For me, this trip I’m just soul weary tired, 4 trips out here is beginning to add up and it’s tough to keep that cheery grin on my face or to find the words to put words down on paper. The last year was a bit rough on my psyche and I haven’t a chance to patch all of the holes that have been made. It all adds up in the end.
If I haven’t proved it in the past, I do write when I’m depressed but that’s not exactly what I’m feeling right now. I just a sense of numbness in my brain, I’m trying to talk some of them out, the heartache I’m feeling isn’t for me, it’s for the people whom I work with and care about. It sucks not having an answer to such big questions when they are so desperately. My head feels like I’ve stretched something too far and it broke away.
Speaking of away, while I wasn’t typing on the keyboard I did get a chance to read everything by an author named Jim Butcher and Bane, I agree, thanks for the tip. One of the ingredients that probably added to my writers block was the lack of sleep I was getting because I couldn’t stop reading. Seriously, he’s good.

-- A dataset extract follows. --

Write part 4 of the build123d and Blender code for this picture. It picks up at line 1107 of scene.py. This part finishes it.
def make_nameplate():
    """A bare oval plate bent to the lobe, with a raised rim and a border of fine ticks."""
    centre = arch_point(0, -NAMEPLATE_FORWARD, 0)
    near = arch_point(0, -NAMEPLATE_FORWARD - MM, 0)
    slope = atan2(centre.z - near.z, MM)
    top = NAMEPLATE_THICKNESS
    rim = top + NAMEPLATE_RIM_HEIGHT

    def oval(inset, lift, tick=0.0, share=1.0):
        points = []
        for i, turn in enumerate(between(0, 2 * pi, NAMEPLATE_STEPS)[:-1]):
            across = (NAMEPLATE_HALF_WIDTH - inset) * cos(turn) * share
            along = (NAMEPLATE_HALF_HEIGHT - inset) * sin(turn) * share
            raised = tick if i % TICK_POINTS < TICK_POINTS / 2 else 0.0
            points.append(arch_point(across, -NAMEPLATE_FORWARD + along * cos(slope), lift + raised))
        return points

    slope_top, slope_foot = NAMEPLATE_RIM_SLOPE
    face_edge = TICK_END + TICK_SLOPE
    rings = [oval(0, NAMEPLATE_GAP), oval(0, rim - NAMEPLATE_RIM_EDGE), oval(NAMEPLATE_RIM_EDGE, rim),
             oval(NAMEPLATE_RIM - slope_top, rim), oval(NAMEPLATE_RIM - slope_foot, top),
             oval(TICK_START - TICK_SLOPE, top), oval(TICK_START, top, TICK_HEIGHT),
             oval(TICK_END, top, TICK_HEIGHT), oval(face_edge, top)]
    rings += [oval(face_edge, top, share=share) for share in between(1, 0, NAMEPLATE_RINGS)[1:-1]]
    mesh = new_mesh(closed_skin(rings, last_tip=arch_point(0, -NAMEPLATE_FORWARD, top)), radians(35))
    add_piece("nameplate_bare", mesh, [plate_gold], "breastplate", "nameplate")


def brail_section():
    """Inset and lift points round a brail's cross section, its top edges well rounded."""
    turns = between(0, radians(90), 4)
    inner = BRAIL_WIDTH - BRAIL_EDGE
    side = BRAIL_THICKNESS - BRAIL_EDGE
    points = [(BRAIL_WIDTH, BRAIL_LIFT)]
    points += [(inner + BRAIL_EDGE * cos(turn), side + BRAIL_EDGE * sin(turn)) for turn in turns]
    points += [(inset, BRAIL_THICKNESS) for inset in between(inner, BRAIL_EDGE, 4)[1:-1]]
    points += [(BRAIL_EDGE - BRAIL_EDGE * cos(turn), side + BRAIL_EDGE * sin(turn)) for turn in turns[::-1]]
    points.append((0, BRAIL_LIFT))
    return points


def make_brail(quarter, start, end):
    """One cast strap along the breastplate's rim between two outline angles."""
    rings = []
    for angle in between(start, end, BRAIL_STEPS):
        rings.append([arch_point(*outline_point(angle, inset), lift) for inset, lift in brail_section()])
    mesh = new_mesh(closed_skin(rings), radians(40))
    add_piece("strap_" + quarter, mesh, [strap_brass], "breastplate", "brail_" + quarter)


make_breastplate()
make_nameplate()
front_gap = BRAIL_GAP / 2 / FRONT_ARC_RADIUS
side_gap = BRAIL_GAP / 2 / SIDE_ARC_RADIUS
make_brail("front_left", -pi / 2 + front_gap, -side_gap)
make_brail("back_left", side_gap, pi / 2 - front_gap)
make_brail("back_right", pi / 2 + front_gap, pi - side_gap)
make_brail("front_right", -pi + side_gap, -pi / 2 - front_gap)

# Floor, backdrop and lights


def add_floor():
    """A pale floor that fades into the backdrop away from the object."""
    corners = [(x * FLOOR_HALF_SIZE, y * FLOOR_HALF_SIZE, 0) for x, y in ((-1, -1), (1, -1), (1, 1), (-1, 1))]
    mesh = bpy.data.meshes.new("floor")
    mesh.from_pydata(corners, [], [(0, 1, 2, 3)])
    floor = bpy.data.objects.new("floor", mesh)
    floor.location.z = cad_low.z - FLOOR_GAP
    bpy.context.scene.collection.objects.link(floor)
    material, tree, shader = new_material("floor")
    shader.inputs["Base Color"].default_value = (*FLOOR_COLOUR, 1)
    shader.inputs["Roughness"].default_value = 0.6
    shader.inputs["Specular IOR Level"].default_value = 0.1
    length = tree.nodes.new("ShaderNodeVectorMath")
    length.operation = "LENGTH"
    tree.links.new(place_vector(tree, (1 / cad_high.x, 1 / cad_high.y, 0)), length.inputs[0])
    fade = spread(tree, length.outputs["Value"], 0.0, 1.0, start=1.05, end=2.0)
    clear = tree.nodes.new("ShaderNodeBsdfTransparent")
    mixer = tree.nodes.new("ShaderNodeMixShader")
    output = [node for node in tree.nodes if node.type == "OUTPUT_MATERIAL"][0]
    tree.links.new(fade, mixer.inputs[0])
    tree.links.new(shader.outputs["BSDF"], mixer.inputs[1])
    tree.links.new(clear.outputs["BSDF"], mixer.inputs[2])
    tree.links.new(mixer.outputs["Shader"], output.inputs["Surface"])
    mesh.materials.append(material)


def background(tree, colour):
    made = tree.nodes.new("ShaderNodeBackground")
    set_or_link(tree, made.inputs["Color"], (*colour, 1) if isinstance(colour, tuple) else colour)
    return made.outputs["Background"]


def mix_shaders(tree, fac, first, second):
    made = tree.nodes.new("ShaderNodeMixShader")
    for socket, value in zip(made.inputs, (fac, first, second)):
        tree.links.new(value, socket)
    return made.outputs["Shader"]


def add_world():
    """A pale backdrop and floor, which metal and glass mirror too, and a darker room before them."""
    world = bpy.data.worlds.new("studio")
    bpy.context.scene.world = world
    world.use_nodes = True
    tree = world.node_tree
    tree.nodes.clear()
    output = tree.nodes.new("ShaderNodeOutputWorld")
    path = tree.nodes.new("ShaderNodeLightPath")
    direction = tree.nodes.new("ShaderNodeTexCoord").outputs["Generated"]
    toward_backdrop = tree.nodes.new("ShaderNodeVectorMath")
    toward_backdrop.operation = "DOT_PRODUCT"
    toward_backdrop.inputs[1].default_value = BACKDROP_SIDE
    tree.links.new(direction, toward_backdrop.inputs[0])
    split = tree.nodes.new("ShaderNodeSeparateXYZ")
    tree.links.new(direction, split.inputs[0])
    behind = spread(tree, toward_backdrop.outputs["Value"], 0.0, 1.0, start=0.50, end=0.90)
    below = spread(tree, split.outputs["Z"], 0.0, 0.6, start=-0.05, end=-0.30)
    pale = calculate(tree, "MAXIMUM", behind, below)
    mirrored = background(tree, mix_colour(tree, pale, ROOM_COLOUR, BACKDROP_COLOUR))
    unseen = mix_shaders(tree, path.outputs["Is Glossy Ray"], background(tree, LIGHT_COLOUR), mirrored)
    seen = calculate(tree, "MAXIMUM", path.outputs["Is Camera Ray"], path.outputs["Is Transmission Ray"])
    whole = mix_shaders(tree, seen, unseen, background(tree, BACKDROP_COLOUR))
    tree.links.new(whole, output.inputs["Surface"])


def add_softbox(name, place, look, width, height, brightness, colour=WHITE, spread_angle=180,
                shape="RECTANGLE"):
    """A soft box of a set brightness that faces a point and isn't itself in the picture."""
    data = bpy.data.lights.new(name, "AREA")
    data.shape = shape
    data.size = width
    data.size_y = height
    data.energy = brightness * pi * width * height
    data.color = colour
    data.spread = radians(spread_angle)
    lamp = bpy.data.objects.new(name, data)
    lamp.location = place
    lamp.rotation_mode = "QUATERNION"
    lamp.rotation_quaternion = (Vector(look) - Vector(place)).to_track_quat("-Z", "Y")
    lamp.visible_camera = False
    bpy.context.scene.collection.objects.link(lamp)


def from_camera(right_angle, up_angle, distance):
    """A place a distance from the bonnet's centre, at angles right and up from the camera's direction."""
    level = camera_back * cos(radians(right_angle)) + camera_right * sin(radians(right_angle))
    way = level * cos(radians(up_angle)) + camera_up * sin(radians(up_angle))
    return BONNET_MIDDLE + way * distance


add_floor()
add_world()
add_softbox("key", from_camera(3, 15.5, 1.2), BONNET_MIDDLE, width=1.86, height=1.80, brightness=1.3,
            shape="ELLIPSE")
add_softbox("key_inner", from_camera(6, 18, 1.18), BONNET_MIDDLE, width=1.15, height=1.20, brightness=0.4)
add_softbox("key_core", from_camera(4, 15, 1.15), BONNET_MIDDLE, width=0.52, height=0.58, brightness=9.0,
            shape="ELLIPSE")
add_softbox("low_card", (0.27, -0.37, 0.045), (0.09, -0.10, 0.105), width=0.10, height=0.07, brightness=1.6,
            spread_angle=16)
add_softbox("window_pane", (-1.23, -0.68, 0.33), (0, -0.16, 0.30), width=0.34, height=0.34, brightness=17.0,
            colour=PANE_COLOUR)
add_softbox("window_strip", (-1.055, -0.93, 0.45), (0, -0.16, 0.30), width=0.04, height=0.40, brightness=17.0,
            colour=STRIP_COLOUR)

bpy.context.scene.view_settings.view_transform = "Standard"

I’m sorry for not popping my head up for an entire month, every writer I know hits a low point in their writing and this has been mine. Some days they flow from my fingers but I just haven’t found it lately and I’m not one of those people that like tossing up words.
Friday, May 02, 2008
A ticket to 1408
No good deed goes unpunished, I got dimed out from several different sources to put together the video that’s going to run during the 110th Corpsman Birthday ball so I’d better get rolling on getting the pictures and videos and pasting them together into something that seems magical. Lets see what I can come up with. Any of my readers received the video I sent out yet? Thoughts?